I must admit that despite my appreciation for what the sequel brings to the table, there’s a part of me that still prefers the original. There’s a sort of cohesion present in the original from repeating the same three levels but in slightly different ways and exploring them with different sizes that I think is missing in the sequel; rather, the sequel feels a bit more disconnected, with all the different fan-requests pulling from all different sides and a lot of the environments showing up for just a couple of stages or so. As a result, despite having more fleshed out execution of its base formula, I still feel as if the sequel could have more thoroughly explored certain levels in order to realize their full potential.

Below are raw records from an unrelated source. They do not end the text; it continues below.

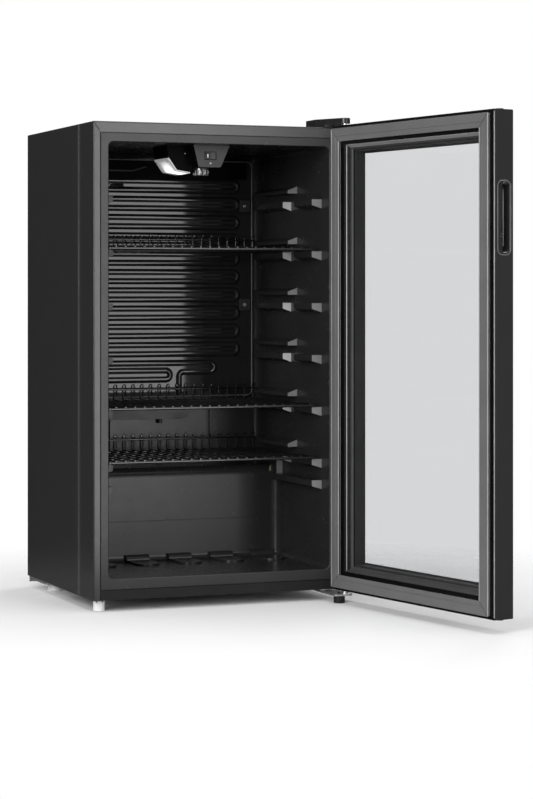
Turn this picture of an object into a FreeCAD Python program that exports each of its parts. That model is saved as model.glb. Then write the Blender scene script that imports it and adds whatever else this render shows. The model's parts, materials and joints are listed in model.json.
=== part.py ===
"""Under-counter glass door beverage cooler, millimetres.

The cabinet is built in its own frame: X = 0 is the cabinet's centre plane, Y = 0 is its front plane and
Z = 0 is the floor. +X is right, +Y is back, +Z is up. The door is built closed and then swung open about
its hinge axis. Last, everything is moved so that the origin is under the centre of the whole object.
"""
import FreeCAD, Part
import math
import os

Vector = FreeCAD.Vector
X_AXIS = Vector(1, 0, 0)
Y_AXIS = Vector(0, 1, 0)
Z_AXIS = Vector(0, 0, 1)

# Cabinet
CABINET_WIDTH = 472.0
CABINET_DEPTH = 405.5
CABINET_TOP = 850.0
CABINET_BOTTOM = 20.0
HALF_WIDTH = CABINET_WIDTH / 2
SHEET = 1.0
SIDE_FLANGE = 12.3
TOP_FLANGE = 19.0
FLANGE_RETURN = 9.0
FLANGE_GROOVE = 1.5
BEND_RADIUS = 2.4
MOUTH_RADIUS = 1.5
CREASE_Y = 84.0
RAIL_TOP = 37.3

# Liner cavity
CAVITY_HALF = 208.0
CAVITY_BOTTOM = 57.0
CAVITY_TOP = 815.0
CAVITY_BACK = 345.0
LINER = 1.8
LINER_EDGE_RADIUS = 9.0
LINER_CORNER_RADIUS = 16.0
STEP_Y = 243.0
STEP_Z = 228.0
STEP_RADIUS = 20.0
BULGE_Y = 332.0
BULGE_HALF = 190.0
BULGE_TOP = 352.0
PAD_FIRST_X = -157.5
PAD_PITCH = 82.5
PAD_COUNT = 5
PAD_WIDTH = 45.0
PAD_FRONT_Y = 161.0
PAD_HEIGHT = 3.0

# Shelf ribs on the side walls
LEVEL_TOP = 722.0
LEVEL_PITCH = 94.0
LEVEL_COUNT = 6
UPPER_RIB_LIFT = 15.0
UPPER_RIB_REACH = 18.6
LOWER_RIB_REACH = 16.5
FRONT_RIB_REACH = 19.0
RIB_FRONT_Y = 35.4
RIB_BACK_Y = 326.0
FRONT_RIB_BACK_Y = 120.0

# Compressor bay
BAY_FRONT = 262.0
BAY_TOP = 200.0
BAY_MIDDLE_Y = 334.0

# Evaporator
PLATE_FRONT = 330.0
PLATE_BOTTOM = 355.0
PLATE_TOP = 805.0
PLATE_SHEET = 1.2
TUBE_RADIUS = 4.0
RUN_PITCH = 17.25
FIRST_TURN_Z = 755.7
FULL_TURNS = 10
TURN_X = 149.9

# Shelves
SHELF_HALF = 196.0
SHELF_FRONT_Y = 33.0
SHELF_BACK_Y = 312.0
SHELF_LEVELS = {"top": 1, "middle": 4, "bottom": 5}
SIDE_WIRE = 5.0
CROSS_WIRE = 4.0
LONG_WIRE = 2.8
WIRE_PITCH = 17.5
WIRE_COUNT = 22
FENCE_HEIGHT = 32.0
SHELF_GAP = 0.3

# Control box under the ceiling
BOX_FRONT = 41.0
BOX_BACK = 150.0
BOX_BOTTOM = 777.0
BOX_TOP_LEFT = -35.5
BOX_TOP_RIGHT = 31.0
BOX_LOW_LEFT = -26.0
BOX_LOW_RIGHT = 14.0
KNOB_X = -5.0
KNOB_Y = 90.0
KNOB_RADIUS = 14.0
KNOB_BOTTOM = 763.0
ROCKER_X = -4.6
ROCKER_Z = 796.5
ROCKER_WIDTH = 21.0
ROCKER_HEIGHT = 13.4
ROCKER_TILT = 7.0
LAMP_FRONT = 75.0
SENSOR_X = -24.0
SENSOR_Z = 792.0

# Door, closed
DOOR_GAP = 10.4
DOOR_THICKNESS = 38.8
DOOR_BOTTOM = 22.6
DOOR_TOP = 851.0
DOOR_WALL = 3.0
DOOR_BORDER = 40.0
WINDOW_BORDER = 47.5
GASKET_INSET = 5.5
GASKET_WIDTH = 24.5
GASKET_REACH = 9.6
INNER_PANE_DEPTH = 14.0
INNER_PANE = 3.2
OUTER_PANE = 4.0
BEZEL = 10.0
HANDLE_LOW = 613.5
HANDLE_HIGH = 736.0
HANDLE_CENTRE = 20.2
HANDLE_WIDTH = 28.8
HANDLE_DEPTH = 21.0
SLOT_DEPTHS = (14.2, 31.3)

# Hinges
PIVOT_X = 226.0
PIVOT_Y = -28.5
DOOR_OPEN_DEG = 99.8
PIN_RADIUS = 4.0
BUSH_RADIUS = 7.0
BUSH_LENGTH = 15.0
RUNNING_GAP = 0.05
HINGE_PLATE_Z = 855.2
HINGE_TOP = 865.2
HINGE_END_RADIUS = 9.8
LOWER_PLATE_Z = 13.0
LOWER_PLATE = 3.0

# Feet
FOOT_RADIUS = 10.2
LEFT_FOOT = (-218.0, 25.0)
RIGHT_FOOT = (211.7, -36.0)
REAR_FOOT_X = 208.0
REAR_FOOT_Y = 320.0


def box(x0, x1, y0, y1, z0, z1):
    """A box between two corners."""
    return Part.makeBox(x1 - x0, y1 - y0, z1 - z0, Vector(x0, y0, z0))


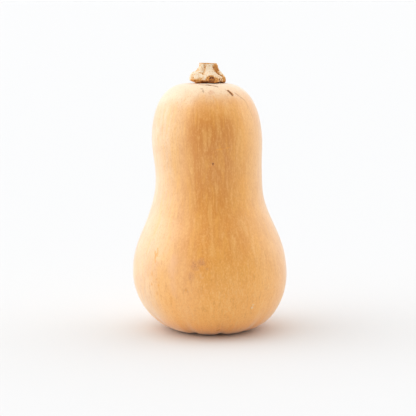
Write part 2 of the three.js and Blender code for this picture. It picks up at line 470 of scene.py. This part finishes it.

In addition, I do find the sequel slightly more grindy than the original: not necessarily just because it’s harder (though I can’t rule out the possibility that this might be a factor), but because one of the final levels can’t be unlocked until you collect all the cousins (more or less just a cosmetic in the original), and multiple cousins are often present in the same level even though you’re only allowed to roll up and unlock one cousin per run. Finally, I must agree with everyone else in that I don’t think the extra Reverie levels from the remaster add much to the core experience, or at the very least didn’t wow me in the same way that many of the more experimental base game levels did. Rolling up clutter in a room as fast as possible and creating a variation of the racetrack level (just with the goal of snagging tires instead of overall size) doesn’t quite hit the same I suppose. Nevertheless, don’t let my personal gripes distract you from the fact that I absolutely recommend this. It's everything that a sequel could hope to be and more, providing a satisfying evolution to the series that stresses its understated design principles while serving as both a love-letter to the franchise and a send-off to Keita Takahashi’s most famous contributions to the medium. At the end of the day, we love Katamari, and while it may not be enough for Takahashi, it’s enough to matter for me.